I'm trying to log data over a period of 100 seconds, so I set the time scale to 10s/div. I want 100k samples per second, so I set the sample rate at 10MS. Trigger set to single. Seems to work all right, and when I'm saving the data as text I get the expected warning that my file will be huge (380 MB). I'm OK with that.
But when I see the textfile it's only 25 MB big, and only contains 1 megasample, so that's for the first division only, not the full screen. What am I doing wrong?
Thanks Hitesh. I want to read as much data as possible in one window, avoiding the gaps in the data going from one window to the next.
I plan to process the data in a Delphi program I'll write myself. I don't know how to read .mat data, but maybe I can find something. What's the reason why I can save the data as .mat, but not .txt? Does it have to do with filesize? In that case it might help when the timestamps only show significant data. For instance:
should suffice, and would make the data more readable. I don't need the nanoseconds! (Which should be zero, anyway. Where does this deviation come from?)

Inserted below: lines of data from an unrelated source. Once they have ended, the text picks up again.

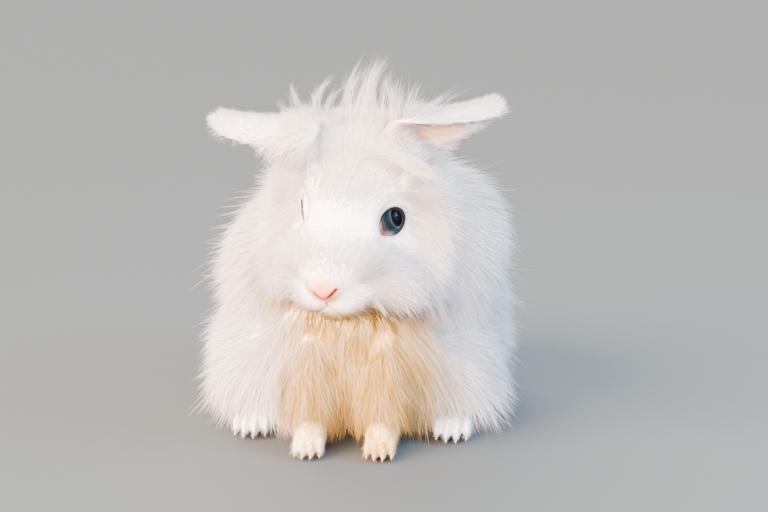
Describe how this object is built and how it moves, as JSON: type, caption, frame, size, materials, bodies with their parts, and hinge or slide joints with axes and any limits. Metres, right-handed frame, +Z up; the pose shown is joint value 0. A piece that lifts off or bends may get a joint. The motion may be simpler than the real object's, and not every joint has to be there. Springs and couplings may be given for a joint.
{
  "type": "angora rabbit, young, still life-size model",
  "caption": "Young white long-woolled rabbit, life size, crouched on the floor with its head turned to its right and its ears held out sideways.",
  "frame": {"origin": "on the floor, under the middle of the whole animal's box", "axes": "+Z up, the rabbit faces -Y, +X to its left"},
  "size_m": [0.1856, 0.249, 0.2029],
  "materials": {
    "coat": "soft matte white wool",
    "bib": "matte wool, cream and stained tan under the chin",
    "ear": "short plush coat, peach skin inside",
    "eye": "wet and glossy, blue-grey iris",
    "skin": "bare pink skin of the nose and eyelids",
    "claw": "smooth pale horn"
  },
  "bodies": {
    "root": {"head": "coat", "neck": "coat", "trunk": "coat", "chest": "bib", "tail": "coat", "ear_left": "ear", "ear_right": "ear", "eye_left": "eye", "eye_right": "eye", "foreleg_left": "coat", "forefoot_left": "coat", "thigh_left": "coat", "hind_foot_left": "coat", "foreleg_right": "coat", "forefoot_right": "coat", "thigh_right": "coat", "hind_foot_right": "coat"}
  },
  "joints": []
}
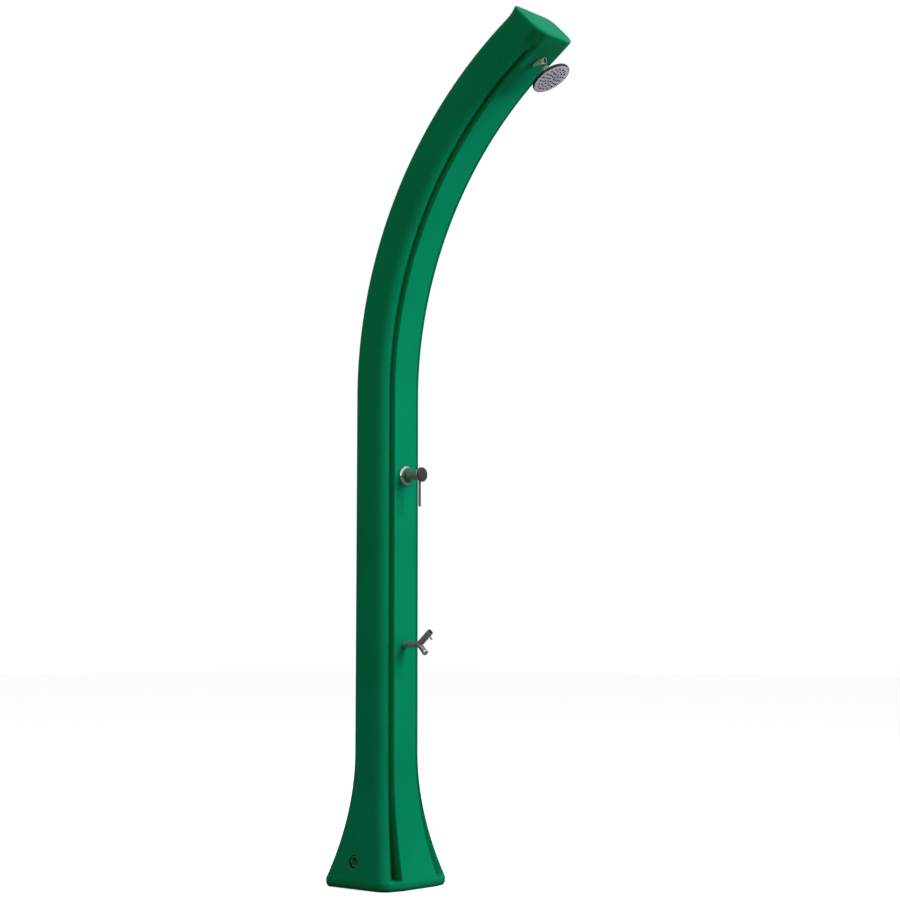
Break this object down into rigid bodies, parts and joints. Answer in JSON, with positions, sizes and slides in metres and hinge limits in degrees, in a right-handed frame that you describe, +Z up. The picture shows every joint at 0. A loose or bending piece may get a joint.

I found that Mathematica should also be able to read .mat files, but when I try to Import[] I get an error "insufficient data found for MAT format". Mathematica claims it can read version 4 and 5 mat files. What gives? Is the data saved as .mat nonstandard?
Hi Hitesh,
I posted a question on mathematica.stackexchange.com about the .MAP format. Turns out there's a bug in Mathematica, with the bug fixed the file reads fine.